The book's backstory is worthy unto itself. William Russell, an academically-trained composer of classical music, forsakes the European tradition in 1929 after hearing a recording of Jelly Roll Morton and His Red Hot Peppers. Russell throws himself into the world of jazz, collecting memorabilia and even seeks out Morton himself. He amasses a gargantuan depot of jazz documentation, including correspondence between Morton and one Roy Carew, an IRS employee who had taken a liking to the New Orleans bandleader as well. It's from this amateur library that Reich and Gaines fashion their narrative of Morton's life.

It's a pretty wild ride. Morton seeks his fortune up and down the Gulf Coast, out to Los Angeles and back, up to Chicago during its pre-Swing heyday, and then to New York City. In jazz histories, Morton's name is invariably linked with drugs, pimping, and extravagance, usually as proof that jazz was not always a model of respectability. Reich and Gaines avoid such tell-all sensationalism. Here they stick to a straitlaced tale with an underlying theme of, well, Morton's search for respectability. This Jelly Roll is not a raconteur and libertine, but a misunderstood genius and tireless reformer. The latter they argue convincingly. Whether Jelly Roll is, to use Mamet's phrase, "a bust-out humanitarian" is not exactly wrestled down.

Consider this, Morton's own words penned for Carew and the most touching prose in the entire book:

There are only two, & the other is stone blind & has been blind quite a few years now. These two was responsible for my little musical education, & is just the same as my mother & father. Of course there have been sickness in my family & death in the last five years to drive one crazy. ... It seems that I cannot get things to roll as I have in past years. This is God's work & no one can do anything about it.
Poignant, especially considering Morton's wife will never see him after he departs to Los Angeles for the funeral, the city he too will be buried in. The poignancy is lost when Morton picks up an old girlfriend on the way, a married woman who assumes control of Morton's estate after wringing a deathbed will out of the poor man. Ludicrously, Morton's royalties revert to the woman's husband upon her death, an Oregon lumberjack. Reich and Gaines don't have to condemn Morton for this sorry set of circumstances, but certainly we're allowed to question the composer's basic judgment. None comes from the authors.

But Morton's personal life — whether romanticized or demonized — is not half as interesting as his feud with the music industry. It's an all-too-familiar tale, a black performer robbed by white publishers and plagiarized by white musicians. What's unique here is the 800-pound gorilla in Morton's life, ASCAP, the music royalty distributor. ASCAP was a pyramid scheme of the worse kind: legal. Morton penned tunes that defined a decade, including "King Porter Stomp", "Wolverine Blues", "Kansas City Stomp", "Milenberg Joys", "Dead Man Blues", and more. Yet at the end of his life, he was receiving a paltry $185 per annum in royalties, and that only after years of petitioning for ASCAP membership. Reich and Gaines document Morton's attempts to bring legal action and, finally, regulation to this abusive company. More than anything else, Morton's crusade against ASCAP elevates him above the status of a street-wise thug history has yoked him with.

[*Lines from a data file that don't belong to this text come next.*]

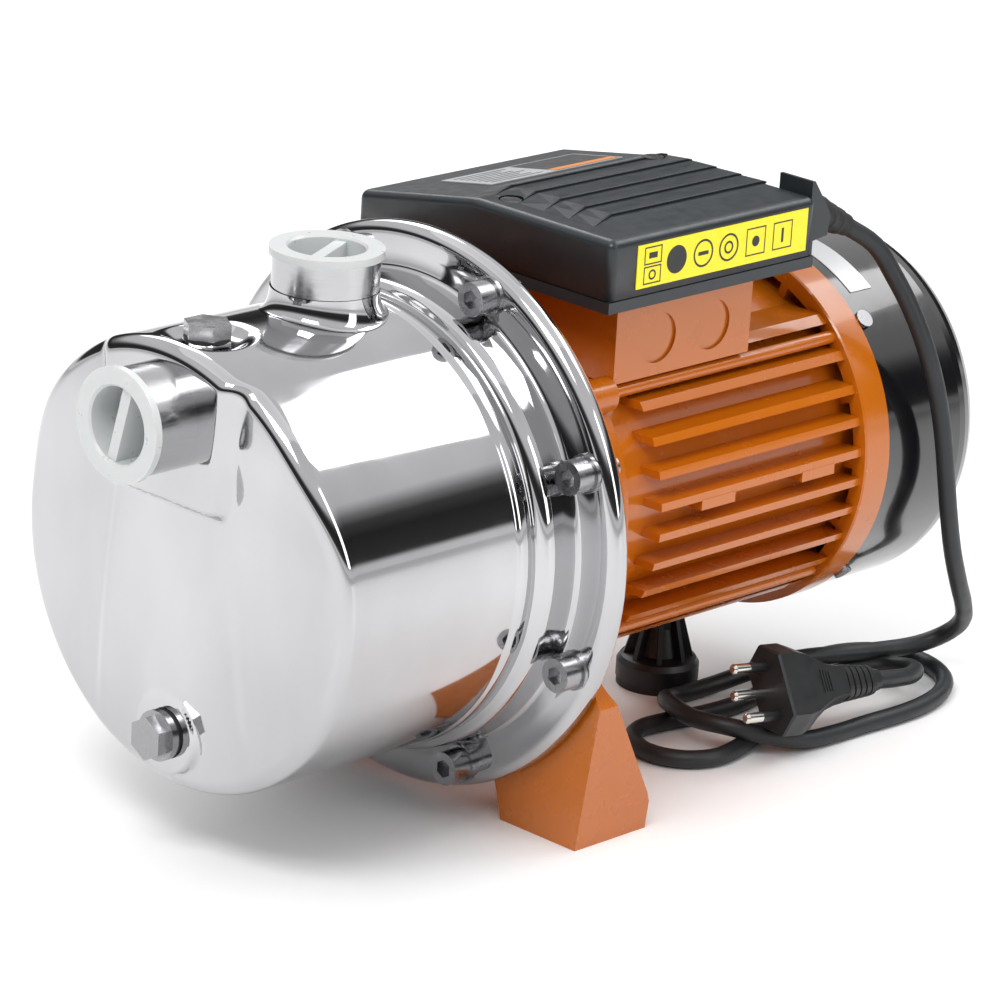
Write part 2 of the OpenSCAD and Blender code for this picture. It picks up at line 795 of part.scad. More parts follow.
module terminal_block() {
    color([0.92, 0.92, 0.90]) difference() {
        at(62, -36, 63.02) cube([40, 20, 15]);
        for (i = [0 : 3])
            at(67 + 10 * i, -26, 70) cylinder(r = 3, h = 12);
    }
}

module cable_clamp() {
    color([0.13, 0.14, 0.15]) at(box_back, clamp_y + clamp_w / 2, box_seam)
        rotate([90, 0, 0]) linear_extrude(clamp_w)
            polygon([[0.3, 0], [0.3, 26.7], [1.8, 26.7], [10, 15.5], [11.8, 12], [10.5, 5],
                     [2.6, 4], [2.6, 0]]);
}

// ---- Power cord ----------------------------------------------------------

module cord_strain_relief() {
    color([0.06, 0.06, 0.07]) translate(relief_start)
        rotate([0, 90 + relief_tilt, 0]) {
            translate([0, 0, -3]) cylinder(r = 6.4, h = 5);
            rotate_extrude() polygon([
                [0, 0], [6, 0], [6, 4], [5.2, 4.6], [5.2, 6.6], [5.6, 7.2],
                [5.4, 9.6], [4.8, 10.2], [4.8, 12.2], [5.1, 12.8], [4.9, 15],
                [4.4, 15.6], [4.2, relief_len], [0, relief_len]]);
        }
}

// Catmull-Rom point between b and c
function between(a, b, c, d, t) =
    0.5 * ((2 * b) + (c - a) * t + (2 * a - 5 * b + 4 * c - d) * t * t
           + (3 * b - a - 3 * c + d) * t * t * t);

function tangent(p, i) = unit(p[min(i + 1, len(p) - 1)] - p[max(i - 1, 0)]);

// Side directions carried along the line without twisting
function sides(p, i = 0, side = [0, 1, 0]) =
    i == len(p) ? [] :
    let (t = tangent(p, i), s = unit(side - (side * t) * t))
    concat([s], sides(p, i + 1, s));

module tube(p, r, n) {
    s = sides(p);
    points = [for (i = [0 : len(p) - 1], k = [0 : n - 1])
        let (t = tangent(p, i), a = 360 * k / n)
        p[i] + r * (cos(a) * s[i] + sin(a) * cross(t, s[i]))];
    walls = [for (i = [0 : len(p) - 2], k = [0 : n - 1])
        let (a = i * n + k, b = i * n + (k + 1) % n)
        [a, b, b + n, a + n]];
    first = [for (k = [n - 1 : -1 : 0]) k];
    last = [for (k = [0 : n - 1]) (len(p) - 1) * n + k];
    polyhedron(points, concat(walls, [first], [last]), convexity = 8);
}

module power_cord() {
    color([0.06, 0.06, 0.07]) tube(cord_route, cord_d / 2, cord_sides);
}

// Plug pieces are drawn with the pins along -X and the cord along +X
module plug_place() {
    translate(plug_at) rotate([0, plug_droop, plug_yaw]) rotate([-plug_lean, 0, 0])
        children();
}

module plug_slab(x, half_h, half_t, chamfer, t = 0.5) {
    translate([x, 0, 0]) rotate([90, 0, 90]) linear_extrude(t) polygon([
        [-half_t, -half_h + chamfer], [0, -half_h], [half_t, -half_h + chamfer],
        [half_t, half_h - chamfer], [0, half_h], [-half_t, half_h - chamfer]]);
}

module plug_body() {
    color([0.06, 0.06, 0.07]) plug_place() {
        hull() {
            plug_slab(0, 18, 8.2, 6);
            plug_slab(12, 18, 8.2, 6);
            plug_slab(32, 8, 6.6, 2);
        }
        hull() {
            plug_slab(32, 8, 6.6, 2);
            plug_slab(40, 7.4, 6.2, 2);
        }
        for (i = [0 : 3])
            translate([40.5 + 5.4 * i, 0, 0]) rotate([0, 90, 0])
                cylinder(r = 6.6 - 0.5 * i, h = 3.2);
        translate([38, 0, 0]) rotate([0, 90, 0])
            cylinder(r1 = 5.2, r2 = 4.2, h = plug_len - 38);
        for (z = [-9.5, 9.5])
            translate([-10, 0, z]) x_tube(2, 1.6, 11);
    }
}

module plug_pins() {
    color([0.82, 0.80, 0.72]) plug_place() {
        for (z = [-9.5, 9.5]) {
            translate([-18, 0, z]) x_rod(2, 7.98);
            translate([-10.1, 0, z]) x_rod(1.6, 10);
            translate([-19, 0, z]) rotate([0, 90, 0]) cylinder(r1 = 1.2, r2 = 2, h = 1);
        }
        translate([-18, 3, 0]) x_rod(2, 17.98);
        translate([-19, 3, 0]) rotate([0, 90, 0]) cylinder(r1 = 1.2, r2 = 2, h = 1);
    }
}

pump_casing();
suction_socket();
discharge_socket();
discharge_saddle();
suction_cap();
discharge_cap();
priming_plug();
priming_washer();
drain_plug();
drain_washer();
suction_chamber();
ejector_nozzle();
ejector_venturi();
diffuser();
diffuser_seal_ring();
impeller();
impeller_nut();
seal_rotating();
seal_bellows();
seal_seat();
seal_plate();
casing_o_ring();
casing_bolts();
casing_bolt_washers();
motor_bracket();
motor_frame();
tie_rods();
front_bearing();
rear_bearing();
shaft();
rotor_core();
stator_core();
stator_winding();
rear_shield();
water_slinger();
cooling_fan();
fan_clip();
fan_cover();
fan_cover_screws();
fan_cover_label();
motor_foot();
motor_foot_pad();
motor_foot_screw();
terminal_base();
terminal_gasket();
terminal_cover();
cover_screws();
capacitor();
terminal_block();
cable_clamp();
cord_strain_relief();
safety_label();
rating_label();
power_cord();
plug_body();
plug_pins();
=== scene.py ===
import bpy
import bmesh
import json
import math
from mathutils import Matrix, Vector


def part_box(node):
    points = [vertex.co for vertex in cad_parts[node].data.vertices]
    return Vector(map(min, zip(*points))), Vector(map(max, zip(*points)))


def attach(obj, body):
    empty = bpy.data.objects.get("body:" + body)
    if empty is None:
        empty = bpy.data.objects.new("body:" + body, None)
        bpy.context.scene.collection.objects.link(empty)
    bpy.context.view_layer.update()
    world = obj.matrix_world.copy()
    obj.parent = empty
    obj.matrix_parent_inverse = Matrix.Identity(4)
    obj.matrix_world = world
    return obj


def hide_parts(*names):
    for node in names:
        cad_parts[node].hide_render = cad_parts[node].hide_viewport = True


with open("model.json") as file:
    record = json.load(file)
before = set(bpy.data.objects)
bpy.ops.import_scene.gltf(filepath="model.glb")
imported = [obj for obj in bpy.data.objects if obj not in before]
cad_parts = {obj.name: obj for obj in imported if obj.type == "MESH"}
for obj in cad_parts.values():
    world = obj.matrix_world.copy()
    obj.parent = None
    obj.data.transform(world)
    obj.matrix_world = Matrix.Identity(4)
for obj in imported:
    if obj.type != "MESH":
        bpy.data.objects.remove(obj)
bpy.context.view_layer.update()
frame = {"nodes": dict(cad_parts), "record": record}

# Shapes are worked out in millimetres, from the flange and the pump axis
MM = 0.001
FLANGE_X = -53.0
AXIS_H = 108.0


def at(u, y, z):
    """A point at station u, offset y and z from the pump axis, in metres."""
    return Vector(((FLANGE_X + u) * MM, y * MM, (AXIS_H + z) * MM))


def step(x, low, high):
    """Smooth ramp from 0 at low to 1 at high."""
    t = min(1.0, max(0.0, (x - low) / (high - low)))
    return t * t * t * (t * (6 * t - 15) + 10)


# ---- Materials -----------------------------------------------------------


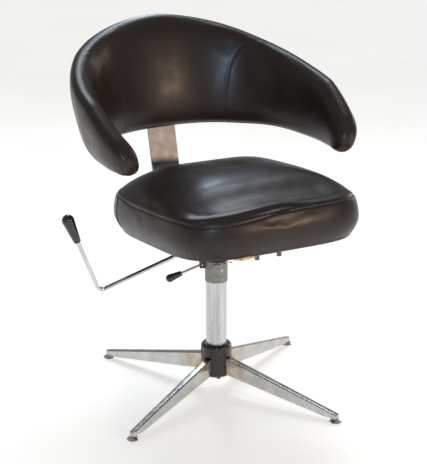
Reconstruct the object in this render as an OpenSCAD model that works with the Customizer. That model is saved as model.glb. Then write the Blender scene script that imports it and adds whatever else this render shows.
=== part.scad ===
// Hydraulic barber chair on a four-leg base, +Z up.
// The origin is the floor point on the column's axis. The chair faces -Y.

/* [Base] */
// Distance from the column's axis to each foot's centre
foot_r = 333; // [260:1:420]
// Angle of the first leg, from +X towards +Y
leg_turn = 27.8; // [0:0.1:89]
// Width of a leg at the hub
leg_root_w = 20; // [16:0.5:24]
// Width of a leg at its foot
leg_tip_w = 15; // [12:0.5:18]
// Wall of the pressed leg
leg_wall = 2.5; // [1.5:0.1:3.5]
// Height of a leg's top edge where it enters the hub
leg_top_z = 91; // [80:1:100]
// Height of a leg's underside at the hub
leg_under_z = 46; // [40:1:54]
// Depth of a leg over its foot
leg_tip_h = 12; // [9:0.5:18]
// Radius of a foot
foot_rad = 14.5; // [12:0.5:20]
// Height of a foot
foot_h = 9; // [7:0.5:14]
// Wall of the hub round the column
hub_wall = 12; // [11:0.5:18]
// Height of the hub's top
hub_top_z = 122; // [112:1:150]

/* [Column] */
// Radius of the column tube
column_r = 25; // [24:0.5:30]
// Wall of the column tube
column_wall = 3; // [2.5:0.1:4]
// Height of the column tube's top
column_top_z = 300; // [280:1:340]
// Travel of the lift
lift_stroke = 140; // [90:1:142]
// Radius of the ram
ram_r = 17.5; // [16.5:0.1:18.5]
// Wall of the ram
ram_wall = 4.5; // [3.5:0.1:4.8]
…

Still, the authors overreach: "By documenting ASCAP's abuses, Morton helped set the stage for reforms that were nearly two decades away." But even they admit the Justice Department was conducting a wide-ranged investigation, interviewing scores of musicians about ASCAP's practices, prior to approaching Morton. And elsewhere they seem overly defensive of their subject, such as their complaint of a Library of Congress folklorist plying Morton with whiskey during his famous recordings. The authors do little to shake the impression that Morton was a man who turned down a free drink.

The most glaring shortfall is a question of trust. Morton's letters to Carew, no matter how intact, represent a correspondence with a doting fan who later becomes Morton's business partner. This alone suggest objectivity problems with the authors' primary source.

Perhaps Jelly's Blues sheds new light on Jelly Roll the Genius. Or, maybe Jelly Roll the Con Man has struck again, rewriting history from the grave. I wish the authors had taken some time wrestling with the question of subjectivity rather than let it nag me to the last page. Otherwise, Morton's story is ably told. His is a colorful life that will never be repeated.